Tanahashi: I was using High Fly Flow around that time, but not as a finish yet, and that meant the structure of my matches were different to what they became. I’d wrestle Bernard a bunch more over the years, and I always felt we had a similar outlook on wrestling. He was especially great for me when I was consumed with this idea of overcoming that third generation, and trying to get past that gate they were keeping. 

–Back then you said that you and Bernard were reforming NJPW, by taking what worked from America. 

Tanahashi: Well, I think he reaffirmed what I believed, you know. That’s what came out of those matches. And he was a big scary dude, but he was a really smart wrestler. 

–Now he heads up WWE’s Performance Center after having retired in 2014. 

Tanahashi: We’ve sent messages back and forth since, just keeping in touch. He was a real ally while we were rebuilding NJPW in those lean years. I look forward to meeting him again sometime.

–That win over Bernard captured you your first IWGP Heavyweight Championship, after six years and nine months of trying. You’d go on to hold that title eight times, more than anyone else. How did that first win feel?

Tanahashi: It didn’t feel real at first. The venue wasn’t sold out that night, but when I won, the fans all rushed forward to the guardrails. These days there would be an announcement to tell the fans to stay in their seats, but not that night. I saw them rush the guardrails, and it was surprising in a weird way. Like, ‘they seem really happy! I guess it’s OK for me to be?’ (laughs)

–You were surprised at that show of support?

Tanahashi: Yeah. In a good way. Like even though things were bleak for the company, these fans hadn’t given up, they were showing their passion. Especially with Lesnar going home the way he did, it was really touching to see the fans react like that. It was like a light in the darkness. 

–And you addressed those fans by apologising for what had happened with the card, but that you would live up to their expectations going forward. This was the first time you used your ‘I love you’ line that became a catchphrase.

Tanahashi: It isn’t the sort of thing that you’d expect a wrestler to say. Hell, it isn’t something I say all that much in day to day life. It wasn’t something I’d really planned for, but out it came. 

–It wasn’t quite the same way you’d close a show tonight. Instead of that dramatic ‘I love yooou!’ you said ‘I love all of you who came today, and I love NJPW! Thank you!’

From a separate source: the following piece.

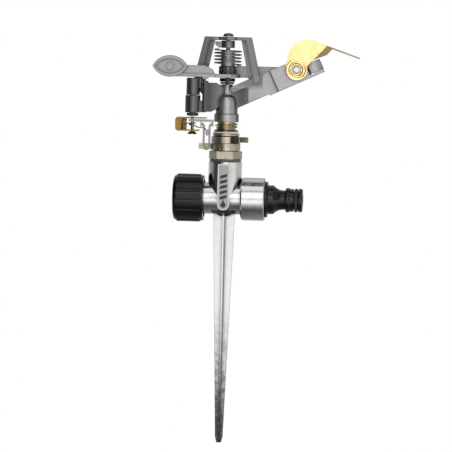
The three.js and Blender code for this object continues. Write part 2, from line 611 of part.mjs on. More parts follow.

Tanahashi: I hadn’t given it any thought beforehand. I definitely wanted to express how much I loved the company, and wrapping the fans into that statement was a way to thank them as well. The words just came tumbling out.

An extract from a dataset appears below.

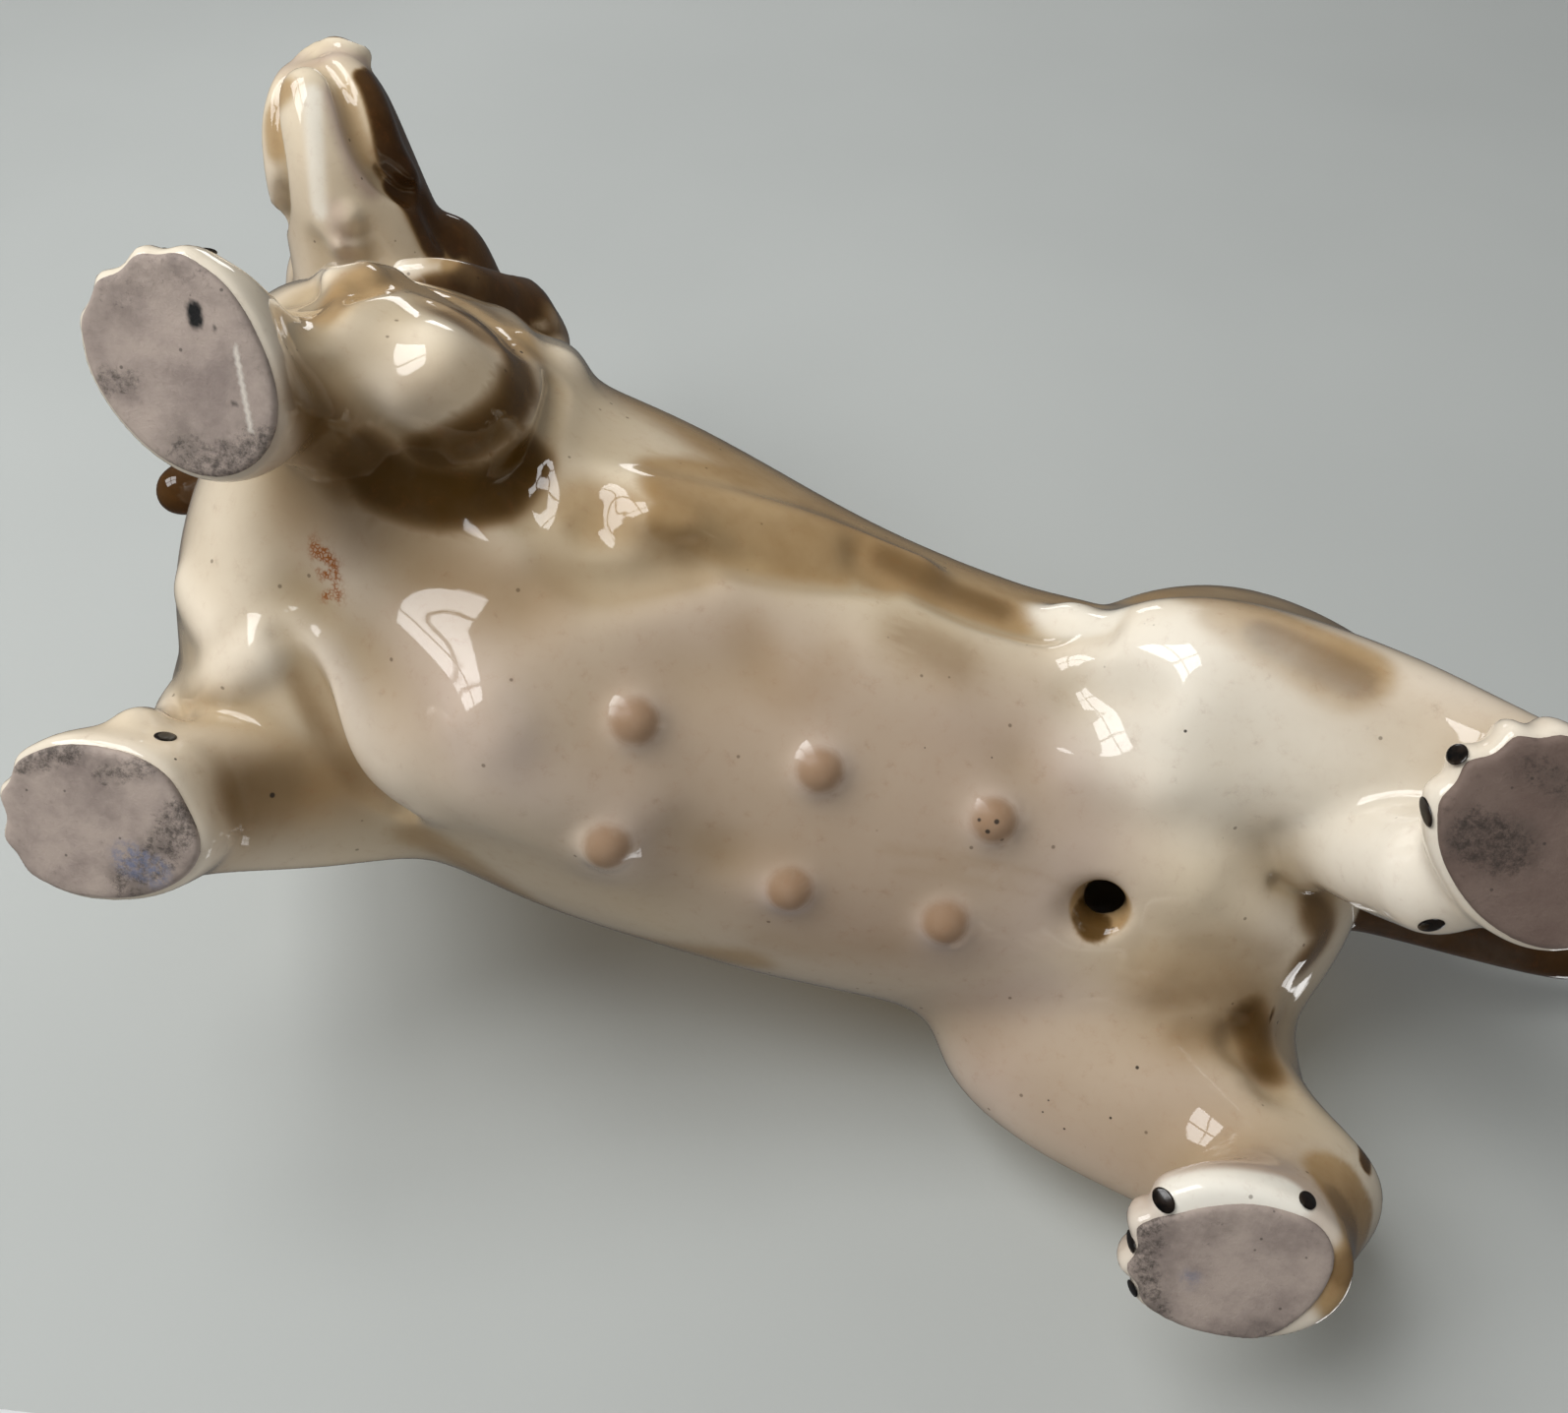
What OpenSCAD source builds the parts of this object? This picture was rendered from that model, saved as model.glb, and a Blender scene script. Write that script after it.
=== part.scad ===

–It was an impactful line in the end.

Tanahashi: It’s a difficult word for Japanese people to say, particularly, right? We’re a reserved country.  It isn’t even something people say to their wives or girlfriends all that often at all. 

–Jyushin Thunder Liger since remarked that at first the words didn’t resonate with the old school fans and wrestlers.

Tanahashi: Well, what are you gonna do? Nobody had said it in a NJPW ring before. Pioneering is tough (laughs)

–Well, Liger would go on to say that when the catchphrase took off it really took off, and it changed the landscape in NJPW. 

Tanahashi: That’s great to hear from him. Before I knew it, I was professing my love to tiny little towns after winning a six man tag, but back then, I only reserved it for title matches. After this win, the next time I said it was in October when I defended against Tenzan. I used to say it while I raised my open hand. 

–Nowadays you raise your fist in the air. 

Tanahashi: I was still workshopping it, you know. It’s wild to think about it, but it took about a year to really get that catchphrase over. Then Okada and Naito would get theirs over in a few weeks. 

–Well, you created an environment for other wrestlers to get a catchphrase over like that. 

Tanahashi: And times changed because people know us, now, they know the product enough that we can go to a tiny town and fans know about calling ‘De! Ja! Pon!’. When they can chant at least, heh. 

–Before you, there really weren’t many other catchphrases in NJPW. Antonio Inoki’s famous ‘1,2,3, daa!’ and that’s about it.

Tanahashi: I guess so, come to think of it. It was weird, even hashimoto or Fujinami would end a show with the ‘daa!’

–Have you ever done that yourself?

Tanahashi: No, no. The only time that was close was that Inoki town hall segment in Sapporo (February 1 2002). He did the ‘daa!’ but I didn’t join in. It reminds me, when we had All Together (the August 27, 2011 all-star charity event), I ended the night with an ‘I love you’ and Tetsuya Naito was the only one there who refused to take part. All history repeating, heheh.